→ **Work to be completed**: Reproduce precisely the lines of the listing below, starting with the line that contains "document.recompute()" and stopping after the line that contains "obj.parent = empty"; include nothing else.

[Records from a data source]
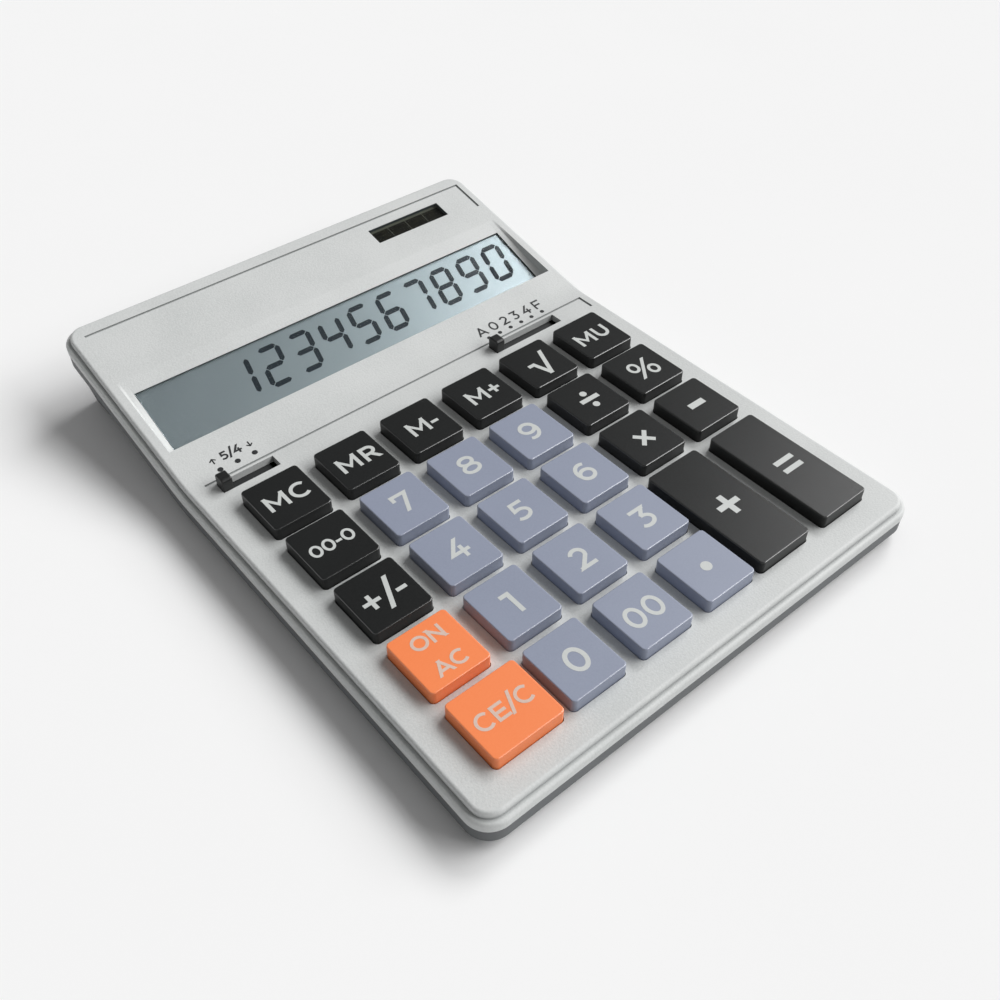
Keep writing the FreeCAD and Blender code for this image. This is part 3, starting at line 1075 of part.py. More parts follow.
# Slide switches: cap in the slot, neck through the bed's slit, shoe below it and a sprung wiper
piece(group("bed_set", beds), "switch_beds")
for switch, (left, length, travel) in SWITCHES.items():
    middle = f"({left} + knob_play + knob_width / 2)"
    cap = new_body(switch + "_cap")
    profile = new_sketch(cap, switch + "_profile", "YZ_Plane")
    half = f"({KNOB_DEPTH} / 2)"
    knob_foot = f"({BED_TOP} + knob_play)"
    knob_top = "(plate_height + knob_rise)"
    outline(profile, [(f"-{half}", knob_foot), (half, knob_foot),
                      (half, f"{knob_top} - knob_round"), (f"{half} - knob_round", knob_top),
                      (f"-({half} - knob_round)", knob_top), (f"-{half}", f"{knob_top} - knob_round")],
            {2: ("knob_round", "left"), 4: ("knob_round", "left")})
    pad(cap, profile, "knob_width", both_ways=True)
    side_place = value("knob_width") / 2
    foot_place = value(knob_foot) + value("knob_play")
    round_edges(cap, "knob_edge", lambda spot: abs(abs(spot.x) - side_place) < 0.01 and spot.z > foot_place)
    place(cap, middle, KNOB_MIDDLE, "0")
    slit_middle = "(slot_front + knob_play + slit_width / 2)"
    neck = box(switch + "_neck", (f"{middle} - neck_width / 2", f"{middle} + neck_width / 2"),
               (f"{slit_middle} - slit_width / 2 + knob_play", f"{slit_middle} + slit_width / 2 - knob_play"),
               (f"{BED_FOOT} - knob_play - {OVERLAP}", f"{BED_TOP} + knob_play + {OVERLAP}"))
    shoe_top = f"({BED_FOOT} - knob_play)"
    shoe_foot = f"({shoe_top} - shoe_thickness)"
    shoe = box(switch + "_shoe", (f"{middle} - shoe_length / 2", f"{middle} + shoe_length / 2"),
               (f"{KNOB_MIDDLE} - shoe_width / 2", f"{KNOB_MIDDLE} + shoe_width / 2"), (shoe_foot, shoe_top))
    leg_foot = f"({BOARD_TOP} + 3 * wiper_thickness)"
    leg = box(switch + "_leg", (f"{middle} - neck_width / 2", f"{middle} + neck_width / 2"),
              (f"{KNOB_MIDDLE} - wiper_width / 2", f"{KNOB_MIDDLE} + wiper_width / 2"),
              (leg_foot, f"{shoe_foot} + knob_play"))
    piece(fuse(switch + "_knob_solid", [cap, neck, shoe, leg]), switch + "_knob")
    wiper = new_body(switch + "_wiper")
    wiper_side = new_sketch(wiper, switch + "_wiper_side", "XZ_Plane")
    mount = "(neck_width / 2)"
    reach = f"({mount} + wiper_reach)"
    low = f"({BOARD_TOP} + knob_play / 2)"
    outline(wiper_side, [(f"-{reach}", f"{low} + wiper_thickness / 2"),
                         (f"-({reach} - 2 * wiper_thickness)", low),
                         (f"-{mount}", f"{leg_foot} - wiper_thickness"),
                         (mount, f"{leg_foot} - wiper_thickness"),
                         (f"{reach} - 2 * wiper_thickness", low), (reach, f"{low} + wiper_thickness / 2"),
                         (f"{reach} - 2 * wiper_thickness", f"{low} + wiper_thickness"),
                         (mount, leg_foot), (f"-{mount}", leg_foot),
                         (f"-({reach} - 2 * wiper_thickness)", f"{low} + wiper_thickness")])
    pad(wiper, wiper_side, "wiper_width", both_ways=True)
    place(wiper, middle, KNOB_MIDDLE, "0")
    piece(wiper, switch + "_contact")

# Button cell in its well, its two contacts and the cover in the base
piece(cylinder("cell_can", "cell_radius", "cell_across", "cell_place", (CELL_FOOT, CELL_TOP)), "button_cell")
cover_top = "(base_height + cover_thickness)"
cover_blank = rounded_block("cover_blank", COVER_HALF, "cover_half_length", "cover_corner",
                            ("base_height", cover_top), COVER_MIDDLE, "cell_place")
cover_bore = cylinder("cover_bore", "screw_radius + screw_play", "cell_across + cover_screw_place",
                      "cell_place", ("0", FLOOR_TOP))
cover_sink = cylinder("cover_sink", "screw_head_radius + screw_play", "cell_across + cover_screw_place",
                      "cell_place", ("0", "base_height + screw_head_height"))
cover_step = cylinder("cover_step", "cell_radius", "cell_across", "cell_place",
                      (f"{cover_top} - {OVERLAP}", CELL_FOOT))
piece(cut("cover_solid", fuse("cover_raised", [cover_blank, cover_step]), [cover_bore, cover_sink]),
      "battery_cover")
piece(screw("cover_screw", "cell_across + cover_screw_place", "cell_place", "base_height",
            f"{FLOOR_TOP} + screw_grip"), "battery_cover_screw")

WELL_TOP = CELL_TOP
cup_ring = cut("cup_ring",
               cylinder("cup_outside", f"{WELL_INNER} - knob_play / 2", "cell_across", "cell_place",
                        (f"{CELL_FOOT} + contact_thickness", WELL_TOP)),
               [cylinder("cup_inside", f"{WELL_INNER} - knob_play / 2 - contact_thickness", "cell_across",
                         "cell_place", (CELL_FOOT, f"{WELL_TOP} + contact_thickness"))])
cup_arc = document.addObject("Part::Common", "cup_arc")
cup_arc.Base = cup_ring
cup_arc.Tool = box("cup_half", ("cell_across - contact_width", "cell_across + contact_width"),
                   ("cell_place", f"cell_place + 2 * {WELL_INNER}"),
                   (CELL_FOOT, f"{WELL_TOP} + contact_thickness"))
cup_tab = box("cup_tab", ("cell_across - contact_width / 2", "cell_across + contact_width / 2"),
              (f"cell_place + {WELL_INNER} - knob_play - contact_thickness",
               f"cell_place + {WELL_INNER} + well_wall + contact_width"),
              (WELL_TOP, f"{WELL_TOP} + contact_thickness"))
piece(fuse("cup_contact", [cup_arc, cup_tab]), "battery_cup_contact")
spring_strip = box("spring_strip", ("cell_across - contact_width / 2", "cell_across + contact_width / 2"),
                   (f"cell_place - {WELL_INNER} - well_wall - contact_width",
                    "cell_place + contact_width / 2"),
                   (WELL_TOP, f"{WELL_TOP} + contact_thickness"))
piece(spring_strip, "battery_spring_contact")

# Leads: from the solar cell and from the battery contacts forward under the display to the board
RISE = value(BOARD_TOP)
LOW = value(f"{FLOOR_TOP} + lead_radius + knob_play")
BOARD_BACK = value("board_rear")


def run_to_board(points, across):
    """The last part of a lead: along the floor, over the board's rear edge and down to the board."""
    return points + [
        Vector(across, BOARD_BACK + 20, LOW),
        Vector(across, BOARD_BACK + 5, LOW + 0.3),
        Vector(across, BOARD_BACK + 1, RISE + 1.2),
        Vector(across, BOARD_BACK - 4, RISE + 1.7),
        Vector(across, BOARD_BACK - 4, RISE),
    ]


solar_leads = []
for index in range(2):
    across = value(f"solar_left + solar_width / 2 + {index + 1} * lead_spacing")
    back_y, back_z = in_case("panel", "solar_front + solar_length / 2", f"-({CELL_BACK} + lead_radius / 3)")
    start = Vector(across, value(back_y), value(back_z))
    down = [start, start + Vector(0, 0, -6), Vector(across, start.y - 3, LOW + 6),
            Vector(across, start.y - 10, LOW + 1)]
    solar_leads.append(tube("solar_lead_%d" % index, run_to_board(down, across), value("lead_radius")))
piece(group("solar_lead_set", solar_leads), "solar_leads")

battery_leads = []
strap_top = value(f"{WELL_TOP} + contact_thickness")
front_tab = value(f"cell_place - {WELL_INNER} - well_wall - contact_width / 2")
rear_tab = value(f"cell_place + {WELL_INNER} + well_wall + contact_width / 2")
cell_x = value("cell_across")
spread = value("lead_spacing")
front_run = [Vector(cell_x, front_tab, strap_top), Vector(cell_x, front_tab, strap_top + 3),
             Vector(cell_x, front_tab - 5, strap_top + 1), Vector(cell_x, front_tab - 12, LOW + 0.6)]
beside = cell_x - value(f"{WELL_INNER} + well_wall") - spread
rear_run = [Vector(cell_x, rear_tab, strap_top), Vector(cell_x, rear_tab, strap_top + 3),
            Vector(cell_x - 9, rear_tab, strap_top - 1), Vector(beside, rear_tab - 9, LOW + 2),
            Vector(beside, front_tab - 6, LOW + 0.3)]
battery_leads.append(tube("battery_lead_front", run_to_board(front_run, cell_x), value("lead_radius")))
battery_leads.append(tube("battery_lead_rear", run_to_board(rear_run, beside), value("lead_radius")))
piece(group("battery_lead_set", battery_leads), "battery_leads")

document.recompute()

# Every object must be sound before anything is written
for item in document.Objects:
    if "Invalid" in item.State or "Error" in item.State:
        raise RuntimeError("%s is %s" % (item.Label, item.State))
labels = [item.Label for item in NODES]
if len(set(labels)) != len(labels):
    raise RuntimeError("two pieces share a name")
for item in NODES:
    if item.Shape.isNull() or not item.Shape.isValid():
        raise RuntimeError("%s has no valid shape" % item.Label)

os.makedirs("parts", exist_ok=True)
for item in NODES:
    item.Shape.exportStep("parts/%s.step" % item.Label)
    extent = item.Shape.BoundBox
    print("%-24s %2d solids %9.1f mm3  x %.1f %.1f  y %.1f %.1f  z %.2f %.2f" % (
        item.Label, len(item.Shape.Solids), item.Shape.Volume, extent.XMin, extent.XMax,
        extent.YMin, extent.YMax, extent.ZMin, extent.ZMax))
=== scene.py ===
import bpy
import numpy as np
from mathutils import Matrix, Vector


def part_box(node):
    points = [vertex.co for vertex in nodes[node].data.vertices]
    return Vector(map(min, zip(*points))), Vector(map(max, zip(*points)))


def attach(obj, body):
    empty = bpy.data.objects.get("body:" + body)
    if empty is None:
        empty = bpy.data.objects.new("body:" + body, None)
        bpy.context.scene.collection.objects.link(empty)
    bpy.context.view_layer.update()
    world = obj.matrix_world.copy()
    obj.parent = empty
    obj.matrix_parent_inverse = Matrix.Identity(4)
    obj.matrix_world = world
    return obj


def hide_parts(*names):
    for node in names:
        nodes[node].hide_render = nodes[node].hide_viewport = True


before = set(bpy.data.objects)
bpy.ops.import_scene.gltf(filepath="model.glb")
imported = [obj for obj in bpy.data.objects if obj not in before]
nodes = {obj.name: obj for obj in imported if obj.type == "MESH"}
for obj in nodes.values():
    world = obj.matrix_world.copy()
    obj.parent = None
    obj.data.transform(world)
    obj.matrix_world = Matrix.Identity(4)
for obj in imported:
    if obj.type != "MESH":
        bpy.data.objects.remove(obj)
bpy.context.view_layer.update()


# Where the photograph was taken from.
# The camera stood at the front left corner, 45 degrees above the table, and looked 40 degrees
# to the right of straight ahead. Its picture is 50 degrees across.
FIELD_ACROSS = 50.0                          # degrees
FILM_WIDTH = 36.0                            # millimetres
NEAREST_SEEN = 0.01                          # metres
CAMERA_PLACE = (-0.1465, -0.1904, 0.2229)    # metres
CAMERA_TURN = (45.0, 0.0, -40.0)             # degrees about X, Y and Z
camera_lens = bpy.data.cameras.new("camera")
camera_lens.sensor_width = FILM_WIDTH
camera_lens.lens = FILM_WIDTH / 2 / np.tan(np.radians(FIELD_ACROSS / 2))
camera_lens.clip_start = NEAREST_SEEN
camera = bpy.data.objects.new("camera", camera_lens)
camera.location = CAMERA_PLACE
camera.rotation_euler = np.radians(CAMERA_TURN)
bpy.context.scene.collection.objects.link(camera)
bpy.context.scene.camera = camera


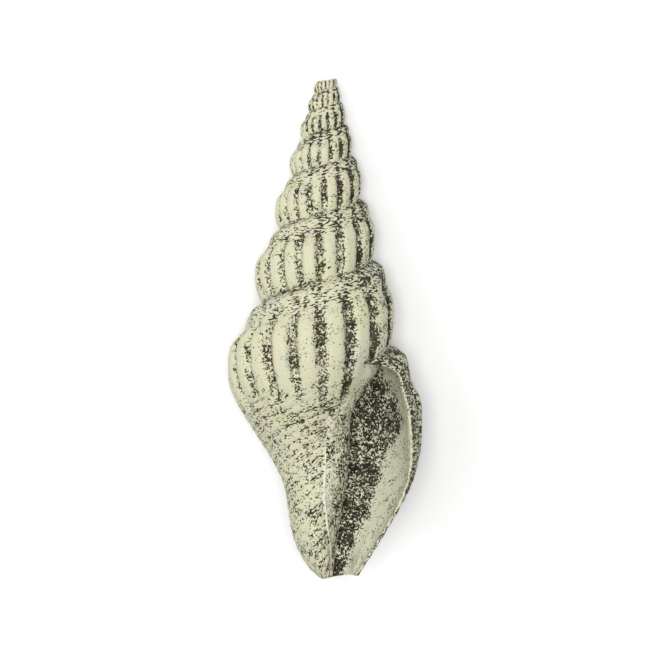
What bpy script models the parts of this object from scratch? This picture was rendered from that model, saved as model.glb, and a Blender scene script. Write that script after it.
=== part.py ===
"""A fossil turret shell: a tall ribbed spire, a body whorl and a long open mouth that runs into a canal.

The shell is drawn upright first, apex up along +Y and mouth towards +Z. "Turn" counts whorls along the
growth of the shell: 0 where the last whorl passes +X, -1 one whorl earlier. Growth runs from +X through +Z
to -X. "Drop" is the distance down the axis from the point where the spiral would start. All in millimetres.
"""

import math

import bmesh
import bpy
from mathutils import Matrix, Vector

MM = 0.001

# The spiral: how far the suture and the shoulder are at turn 0, and how they grow with each whorl
SUTURE_AT_LIP = 20.55
RISE = 1.40
SUTURE_LEAN = 0.008
GIRTH_AT_LIP = 7.14
SPREAD = 1.392
GIRTH_LEAN = 0.028
AXIS_LEAN = 0.56
AXIS_LEAN_POWER = 1.3
FIRST_TURN = -7.5
LIP_TURN = 0.145
WHORL = 1.0

# One whorl's outline: (fraction of the way to the next suture, fraction of the shoulder's radius)
WHORL_OUTLINE = (
    (0.00, 0.693),
    (0.06, 0.765),
    (0.14, 0.810),
    (0.28, 0.845),
    (0.39, 0.965),
    (0.48, 1.000),
    (0.675, 1.000),
)
SHARED_ROWS = (0.0, 0.06, 0.14, 0.28, 0.39, 0.48, 0.68, 0.90)
LEDGE_SOFTENING = 0.10
LEDGE_SWING = 0.21

# The base of a whorl: where it starts and ends as a multiple of the suture's drop, and how full it is
PERIPHERY = 1.27
BASE_END = 1.75
BASE_FULLNESS = 1.06
BASE_FULLNESS_SWING = 0.17
BASE_ROWS = 12
LENGTH_OF_BASE = 2.0

# The neck round the canal, and the columella's pillar that shows inside the mouth
TIP_DROP = 36.15
LIP_TIP_DROP = 35.90
NECK_RADIUS = 2.50
NECK_ROUNDING = 3.7
TIP_BLUNTNESS = 1.145
TIP_BLUNTNESS_SWING = 0.07
PILLAR_SHARE = 0.415
PILLAR_TIP_SHARE = 0.16
PILLAR_TAPER = (26.0, 38.0)
NECK_TURNS = (-0.86, -0.66)
CANAL_BEND = 1.38
CANAL_BEND_FROM = 26.8
CANAL_BEND_TO = 40.0
CANAL_BEND_TURNS = (-0.95, -0.60)

# Ribs: how many a whorl has, how unevenly they are spaced, how deep the valleys are, and where they fade
RIBS_PER_WHORL = 17.5
RIB_INCREASE = 0.15
RIB_SWING = 0.60
RIB_PHASE = 0.085
RIB_DEPTH = 0.085
RIB_SQUARENESS = 2.0
RIB_START = (0.20, 0.40)
RIB_FADE = (1.27, 1.46)
RIB_FADE_TURNS = (-1.10, -0.75)
RIB_ON_SUTURE = 0.4
COLUMNS_PER_RIB = 4

# The mouth: how far the lip draws back from the suture's end, in degrees, at these fractions of a whorl
LIP_RETREAT = (
    (0.0, 0.0),
    (0.06, 13.0),
    (0.18, 27.0),
    (0.31, 25.0),
    (0.45, 22.0),
    (0.75, 27.0),
    (1.0, 29.0),
    (3.0, 27.0),
)
RETREAT_SPAN = 90.0
WALL = 0.55
RIM_WALL = 0.24
RIM_STARTS = 0.16
RIM_LENGTH = 0.25
CEILING_DROP = 0.09
CEILING_AT_RIM = 0.35
HOLLOW_DEPTH = 115.0
CANAL_HOLLOW_DEPTH = 45.0
CANAL_HOLLOW_ROWS = (0.9, 2.6)
PILLAR_SETBACK = 8.0
WALL_COLUMNS = 9
PILLAR_COLUMNS = 7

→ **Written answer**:
document.recompute()

# Every object must be sound before anything is written
for item in document.Objects:
    if "Invalid" in item.State or "Error" in item.State:
        raise RuntimeError("%s is %s" % (item.Label, item.State))
labels = [item.Label for item in NODES]
if len(set(labels)) != len(labels):
    raise RuntimeError("two pieces share a name")
for item in NODES:
    if item.Shape.isNull() or not item.Shape.isValid():
        raise RuntimeError("%s has no valid shape" % item.Label)

os.makedirs("parts", exist_ok=True)
for item in NODES:
    item.Shape.exportStep("parts/%s.step" % item.Label)
    extent = item.Shape.BoundBox
    print("%-24s %2d solids %9.1f mm3  x %.1f %.1f  y %.1f %.1f  z %.2f %.2f" % (
        item.Label, len(item.Shape.Solids), item.Shape.Volume, extent.XMin, extent.XMax,
        extent.YMin, extent.YMax, extent.ZMin, extent.ZMax))
=== scene.py ===
import bpy
import numpy as np
from mathutils import Matrix, Vector


def part_box(node):
    points = [vertex.co for vertex in nodes[node].data.vertices]
    return Vector(map(min, zip(*points))), Vector(map(max, zip(*points)))


def attach(obj, body):
    empty = bpy.data.objects.get("body:" + body)
    if empty is None:
        empty = bpy.data.objects.new("body:" + body, None)
        bpy.context.scene.collection.objects.link(empty)
    bpy.context.view_layer.update()
    world = obj.matrix_world.copy()
    obj.parent = empty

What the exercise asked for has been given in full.